Your task is to repeat the records exactly from the line containing "What bpy script" onward, through the final line.

****************

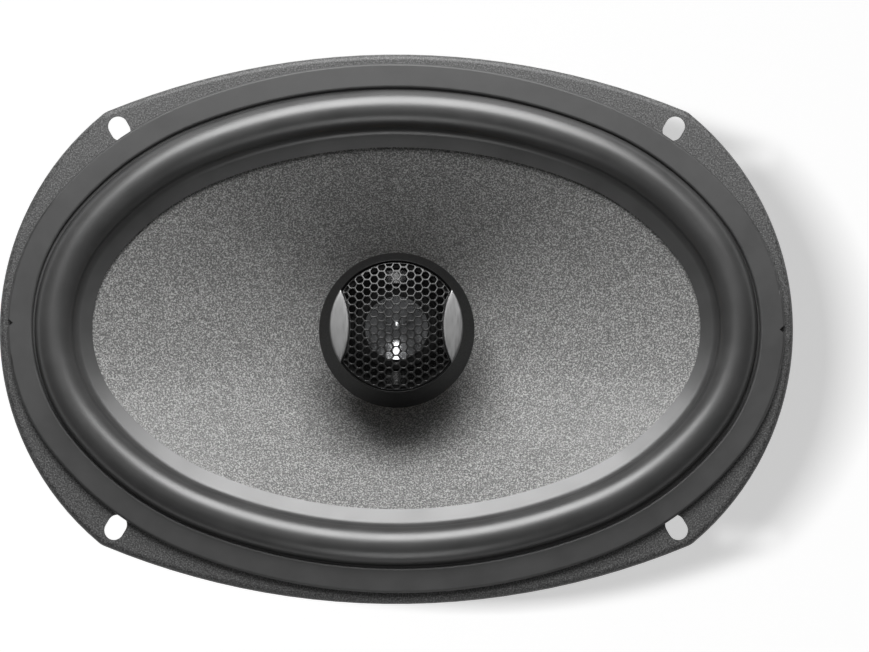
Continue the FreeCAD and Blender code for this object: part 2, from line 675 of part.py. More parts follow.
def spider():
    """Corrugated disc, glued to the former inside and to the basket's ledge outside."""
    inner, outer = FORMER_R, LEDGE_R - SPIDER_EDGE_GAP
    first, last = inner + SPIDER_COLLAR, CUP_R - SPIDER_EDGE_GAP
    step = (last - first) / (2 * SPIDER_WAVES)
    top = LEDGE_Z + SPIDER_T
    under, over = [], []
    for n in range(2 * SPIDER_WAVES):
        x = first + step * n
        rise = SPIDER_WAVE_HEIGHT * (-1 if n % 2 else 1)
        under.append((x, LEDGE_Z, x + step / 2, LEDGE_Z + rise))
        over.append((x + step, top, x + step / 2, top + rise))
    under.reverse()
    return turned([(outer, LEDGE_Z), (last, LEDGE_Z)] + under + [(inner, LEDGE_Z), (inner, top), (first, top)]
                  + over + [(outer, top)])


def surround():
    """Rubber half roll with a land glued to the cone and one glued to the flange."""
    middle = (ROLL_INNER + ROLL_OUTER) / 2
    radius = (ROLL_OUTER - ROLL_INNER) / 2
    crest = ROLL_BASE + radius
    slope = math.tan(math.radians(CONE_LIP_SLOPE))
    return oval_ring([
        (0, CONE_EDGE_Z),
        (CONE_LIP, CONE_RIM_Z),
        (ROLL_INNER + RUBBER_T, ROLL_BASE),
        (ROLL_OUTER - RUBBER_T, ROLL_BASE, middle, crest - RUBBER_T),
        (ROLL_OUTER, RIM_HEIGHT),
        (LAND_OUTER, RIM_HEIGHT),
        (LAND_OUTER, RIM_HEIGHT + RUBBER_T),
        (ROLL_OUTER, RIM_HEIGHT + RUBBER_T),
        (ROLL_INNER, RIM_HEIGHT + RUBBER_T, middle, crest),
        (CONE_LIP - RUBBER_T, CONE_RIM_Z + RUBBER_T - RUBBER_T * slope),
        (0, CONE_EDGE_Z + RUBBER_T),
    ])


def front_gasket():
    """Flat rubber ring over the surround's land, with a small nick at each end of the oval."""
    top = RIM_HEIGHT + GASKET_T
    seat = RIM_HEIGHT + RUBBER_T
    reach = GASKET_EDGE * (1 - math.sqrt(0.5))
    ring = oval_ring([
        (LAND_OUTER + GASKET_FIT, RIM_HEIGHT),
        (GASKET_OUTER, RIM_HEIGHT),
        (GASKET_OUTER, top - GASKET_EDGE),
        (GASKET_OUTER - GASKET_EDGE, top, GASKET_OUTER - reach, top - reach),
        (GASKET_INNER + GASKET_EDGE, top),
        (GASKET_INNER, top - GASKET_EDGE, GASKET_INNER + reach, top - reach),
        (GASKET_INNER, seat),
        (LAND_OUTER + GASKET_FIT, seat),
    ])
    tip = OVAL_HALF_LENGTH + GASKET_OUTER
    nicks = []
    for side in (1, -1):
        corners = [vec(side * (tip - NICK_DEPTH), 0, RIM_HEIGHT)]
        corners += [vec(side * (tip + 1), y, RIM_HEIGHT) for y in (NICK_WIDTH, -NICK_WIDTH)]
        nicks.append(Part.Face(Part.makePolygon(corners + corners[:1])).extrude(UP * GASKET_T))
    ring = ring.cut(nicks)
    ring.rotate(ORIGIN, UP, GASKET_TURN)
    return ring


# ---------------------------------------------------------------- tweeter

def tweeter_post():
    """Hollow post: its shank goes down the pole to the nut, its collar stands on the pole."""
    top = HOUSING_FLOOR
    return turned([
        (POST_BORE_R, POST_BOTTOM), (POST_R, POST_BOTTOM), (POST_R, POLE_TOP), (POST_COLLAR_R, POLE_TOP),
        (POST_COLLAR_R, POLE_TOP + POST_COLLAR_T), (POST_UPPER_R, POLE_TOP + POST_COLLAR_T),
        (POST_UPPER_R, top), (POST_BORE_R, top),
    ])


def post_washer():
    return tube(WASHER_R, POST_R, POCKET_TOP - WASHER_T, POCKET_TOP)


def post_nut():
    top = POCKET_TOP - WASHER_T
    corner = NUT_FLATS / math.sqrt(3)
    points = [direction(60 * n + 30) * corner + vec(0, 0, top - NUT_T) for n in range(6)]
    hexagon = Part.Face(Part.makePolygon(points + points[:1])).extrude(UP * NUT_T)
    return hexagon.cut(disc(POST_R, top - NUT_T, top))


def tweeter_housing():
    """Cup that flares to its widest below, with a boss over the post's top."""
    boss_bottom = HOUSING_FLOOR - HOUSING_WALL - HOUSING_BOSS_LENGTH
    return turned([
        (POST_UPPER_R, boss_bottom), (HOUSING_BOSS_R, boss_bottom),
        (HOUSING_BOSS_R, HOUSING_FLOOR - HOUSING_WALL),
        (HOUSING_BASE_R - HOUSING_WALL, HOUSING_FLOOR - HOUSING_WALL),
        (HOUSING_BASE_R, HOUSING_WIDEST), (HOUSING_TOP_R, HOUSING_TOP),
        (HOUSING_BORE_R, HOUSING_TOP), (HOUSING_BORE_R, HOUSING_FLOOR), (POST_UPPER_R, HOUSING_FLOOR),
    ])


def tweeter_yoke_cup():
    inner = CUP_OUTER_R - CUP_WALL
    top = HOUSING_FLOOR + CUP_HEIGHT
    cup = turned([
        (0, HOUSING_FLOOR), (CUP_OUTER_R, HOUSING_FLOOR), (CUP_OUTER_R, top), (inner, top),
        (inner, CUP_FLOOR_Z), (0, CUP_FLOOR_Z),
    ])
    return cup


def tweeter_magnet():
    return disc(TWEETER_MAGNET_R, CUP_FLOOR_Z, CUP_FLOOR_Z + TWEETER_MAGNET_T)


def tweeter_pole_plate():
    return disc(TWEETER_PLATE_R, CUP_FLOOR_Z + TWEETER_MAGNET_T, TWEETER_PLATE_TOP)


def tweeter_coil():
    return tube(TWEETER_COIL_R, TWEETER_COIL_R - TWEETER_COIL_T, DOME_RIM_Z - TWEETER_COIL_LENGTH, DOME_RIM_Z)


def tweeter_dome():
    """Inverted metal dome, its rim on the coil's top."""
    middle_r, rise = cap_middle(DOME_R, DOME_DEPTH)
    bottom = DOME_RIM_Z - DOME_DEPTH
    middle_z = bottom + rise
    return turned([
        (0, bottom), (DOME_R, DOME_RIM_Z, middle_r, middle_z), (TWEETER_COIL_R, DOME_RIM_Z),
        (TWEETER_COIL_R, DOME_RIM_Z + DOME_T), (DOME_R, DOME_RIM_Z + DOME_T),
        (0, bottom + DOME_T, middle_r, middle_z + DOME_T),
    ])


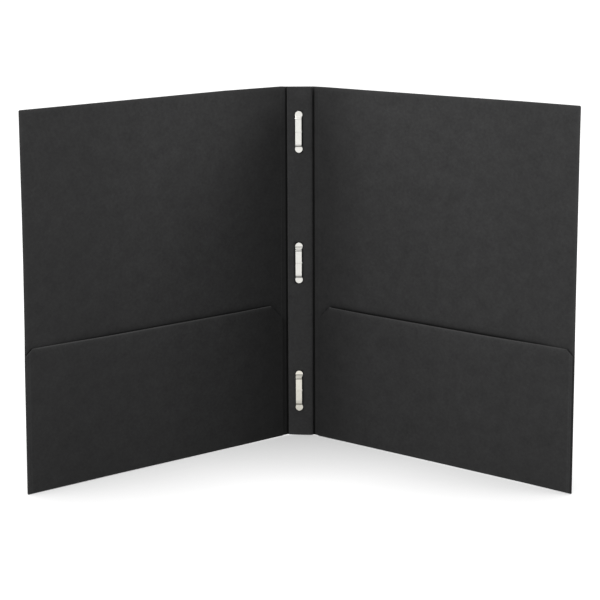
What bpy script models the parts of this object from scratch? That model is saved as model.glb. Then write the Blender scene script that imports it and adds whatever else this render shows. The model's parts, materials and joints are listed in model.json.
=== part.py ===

****************

_Response for this exercise:_
What bpy script models the parts of this object from scratch? That model is saved as model.glb. Then write the Blender scene script that imports it and adds whatever else this render shows. The model's parts, materials and joints are listed in model.json.
=== part.py ===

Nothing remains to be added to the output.